Petrol Sanayi Meclisi olarak da TOBB vasıtasıyla Hazine ve Maliye Bakanlığı’na bir başvuruda bulunduk. Sonrasında tekrar ADER ve PETDER ile ziyaretlerde bulunarak durumu aktardık. Hiç olmazsa bu sene için “bayi uyumlu mükellefse, her şeyi düzgünse teminat yenilemesin” diye talepte bulunduk. Bir de bize göre teminat sadece lisansa bağlı faaliyet cirosu üzerinden alınmalıdır. Bazı bayiler aynı firma adı altında sadece istasyon işletmiyorlar, başka işler de yapıyorlar. Dolayısıyla diğer ticari faaliyetlerinin ciroları da maalesef teminat hesabına dahil ediliyor. Ayrıca, teminatın cironun % 1’inden daha düşük bir oran üzerinden belirlenmesini talep ediyoruz. 
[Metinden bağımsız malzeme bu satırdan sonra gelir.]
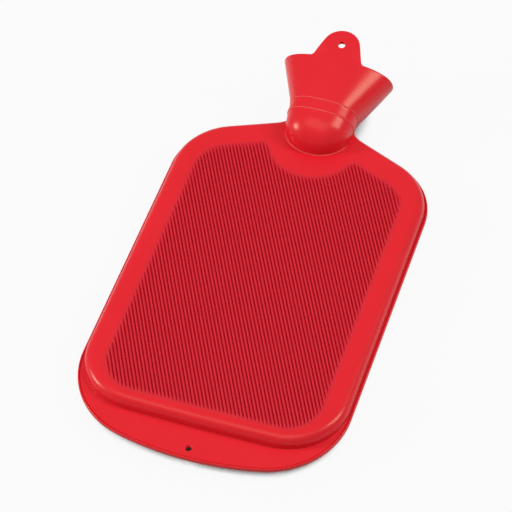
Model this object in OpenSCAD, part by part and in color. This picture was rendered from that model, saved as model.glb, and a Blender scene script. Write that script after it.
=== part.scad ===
// Rubber hot water bottle lying on its back, front panel up.
// X is the width, Y runs from the bottom edge to the hanging tab, Z is up from the table.

/* [Body] */
// Length from the bottom edge to the tip of the hanging tab
overall_length = 379; // [350:1:410]
// Width across the seam flange
body_width = 200; // [180:1:220]
// Depth over both panels, without the ribs
body_depth = 21; // [18:0.5:30]
// Thickness of the seam flange all round
flange_thickness = 3.6; // [2.8:0.1:5]
// Width of the flange beside the panel
side_flange = 2.2; // [1.5:0.1:5]
// Width of the flange below the panel
bottom_flange = 26; // [18:0.5:32]
// Radius of the rounded edge of the panel, seen in plan
panel_edge = 7.5; // [6:0.5:12]
// Rubber wall between the panel and the water
wall = 1.8; // [1.5:0.1:3]
// Height of the shoulder corners' centre above the bottom edge
shoulder_height = 252.5; // [246:0.5:258]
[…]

Diğer bir konumuz akaryakıt istasyonlarına Buhar Geri Kazanım (BGK) ünitelerinin kurulması zorunluluğu. Bu konuda da acilen süre uzatımı talep ediyoruz. Çünkü artık gerçekten başta söylediğim maliyetlerle ayakta durmaya çalışan istasyonlar bu kârsızlıkta daha fazla direnemeyecek. Çevre ve Şehircilik Bakanlığı uygulamayı yürürlüğe koydu ve süre uzatımında da bulunmadı ama dile kolay tüm sektöre maliyeti 629 milyon Euro olan bir uygulamadan bahsediyoruz. Maalesef bunu yapabilecek güçte değil artık bayiler.

Ayrıca benzin satışı yıllık 100 m3 olan istasyonlar için bu limitin 500 m3’e çıkarılmasını da istiyoruz. Böylece hiç olmazsa Anadolu illerindeki bayi arkadaşlarımızın bir kısmı uygulamadan muaf kalabilirler.  Avrupa’da da bunu uygulayanlar var. 

AKARYAKIT KULLANICILARININ DEPOLARI DENETLENMELİ

Sektörümüzde kaçakçılık azaldı ama fatura sorunlarımız var. Bizim buradaki talebimiz de şu; bu akaryakıtı satan birisi olduğu gibi bunu alıp kullanan ve hatta depolayan da var. Kurallar da denetim de hep satıcının üzerinde ama alıcıların da üzerine gidilmesi lazım. Maalesef burada kuşkularımız var. Bizim bu noktada kamuya önerimiz; istasyonlar dışında kendi ihtiyaçları için akaryakıt depo ve ikmal düzeneği bulunduran alıcıların da denetlenmesidir. Bunları lisansa bağlı tutmak iyi olur ama EPDK’nın bu kadar büyük bir imkanı yok. Hiç olmazsa belediyeden almak zorunda oldukları ruhsat denetimi yapılabilir. Bu şekilde kaç bin depo var, bunların envanteri de bilinmiyor.

“SEKTÖRÜMÜZ VERDİĞİ HİZMET KALİTESİYLE, İSTASYON İMKANLARIYLA AVRUPA BİRLİĞİ’NİN ÇOK ÖNÜNDE”

En başta da söylediğim gibi akaryakıt bayilerinin devam edebilmesi için kâra ulaşması gerekiyor. Bu ülke Avrupa Birliği’ne girmek için uğraşıyor, inanın bizim sektörümüz verdiği hizmet kalitesiyle, pompalarıyla, personeliyle, istasyon imkanlarıyla Avrupa Birliği’nin çok önünde. Bayiler olarak bu bizim haklı gururumuz ama hak ettiğimiz şekilde de çalışma imkanlarımızın özellikle kâr marjımızın iyileştirilmesi gerekiyor.